People are holding a Meshrep, a traditional Uygur community gathering, in Hami city of Xinjiang. Photo: IC
BBC News published a highly sensational report Wednesday alleging that large numbers of Uygur women have been "systematically raped, sexually abused, and tortured" in the vocational education and training centers in China's Xinjiang Uygur Autonomous Region, where "the rape has become a culture." The report quoted Uygur women now living in the West, describing horrific conditions, without any evidence beyond those descriptions.
Chinese scholars familiar with Xinjiang affairs, including those who live and work in Xinjiang, felt the accusations were preposterous when the Global Times asked them to comment.
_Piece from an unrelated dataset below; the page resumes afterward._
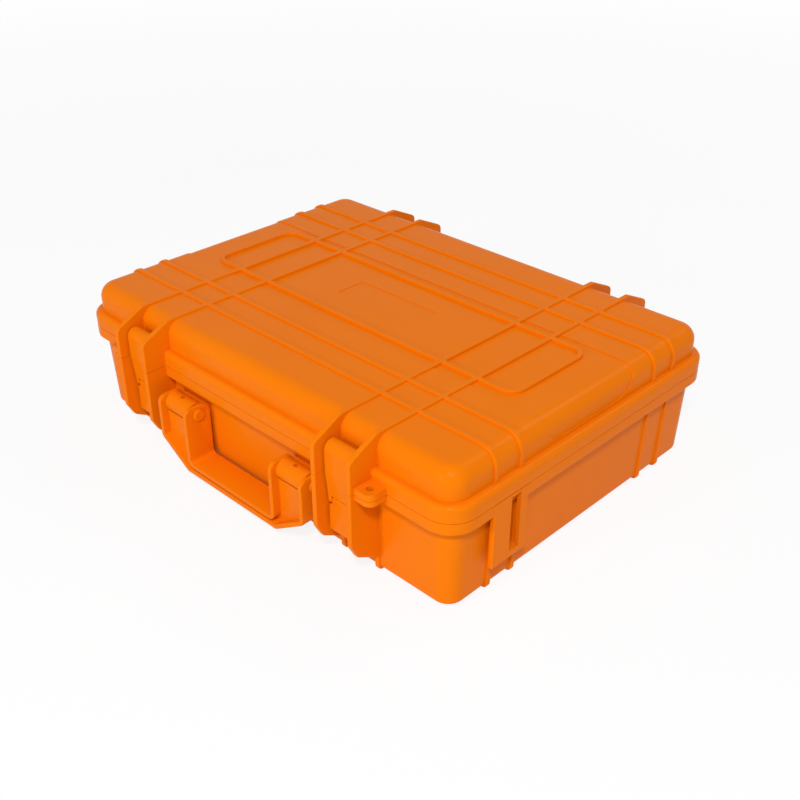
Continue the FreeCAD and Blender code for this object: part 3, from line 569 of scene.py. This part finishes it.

Such mass rapes and sexual assaults have no place in today's China, and such collective audacity is unbelievable. The chance of such a crime being concealed is zero. Those who commit such evil crimes would have faced the intolerable risk of severe punishment or even death penality, so no one in China would believe that the BBC's allegations have any basis in fact.
Many people have migrated to foreign countries from Xinjiang. Radical organizations such as the World Uyghur Congress and Western media outlets obviously want to use them to fabricate shocking stories about Xinjiang's governance. Bizarre stories have emerged in an endless stream. We have reason to doubt that overseas anti-China forces instigated those story-tellers to concoct tales. Western public opinion has formed a "story production chain" to viciously smear Xinjiang issues.
The BBC report has seriously violated journalistic ethics. How can it publish a story rashly claiming "crimes of near anti-humanity level" were committed in China, only citing oral dictations without any verification? Who taught the BBC reporters that they are not responsible for the authenticity of their reports and that they should only cater to the favor and imagination of Western readers?
Some media outlets are forcing the Xinjiang regional government to offer proof to refute rumors by cooking up a story and spreading it. Such behavior is extremely vicious. The rumors they created are mostly vague. For instance, BBC said Uygurs at local vocational education and training centers "have been systematically raped, sexually abused, and tortured." What kind of proof can support the arguments mentioned above?
The Xinjiang regional government has debunked some rumors. For example, Western media claimed that some Uygurs were persecuted to death, but it turns out they are living a good life in Xinjiang. If they named names, the noise can be clarified. But in most cases, it takes only a minute to start a rumor, but unlimited time and effort to refute it.
Almost all BBC and other Western media reports on Xinjiang affairs are false accusations. They make up an allegation first and then seek sensational material to fill in the stories. Xinjiang has made great efforts to combat terrorist and violent activities and restore order. It has achieved peaceful and stable reconstruction, restored the normal lives of people of all ethnic groups there. The political goodwill and responsibility of those in power are behind it. However, such efforts are smeared as "genocide" by Western public opinion. Those reports are actually anti-humanity.
Given its reports on Xinjiang, the BBC has been acting no more as a traditional media outlet of the West, but it is more like a fortress in the media war against China controlled by Western intelligence agencies. Stigmatizing China, mobilizing Westerners to confront China, and distorting developing countries' knowledge of China have become the political goal of BBC's reports on China.
China is nothing like the country in the mouth of Western media elites. The BBC reporters have described China as a living hell while the West is the paradise of human rights. Don't they feel ashamed if they take a look at how differently China and the UK have guaranteed humanitarianism amid the COVID-19 pandemic? What have they done to their common sense and perception?
It is hoped that media professionals of the BBC and other Western outlets who made up the "Xinjiang myth" can stop moral narcissism. It is hoped that they can be brave enough to break the iron curtain forged by themselves and politicians, and regain the basic qualities of a media professional: to be objective and seek truth from facts.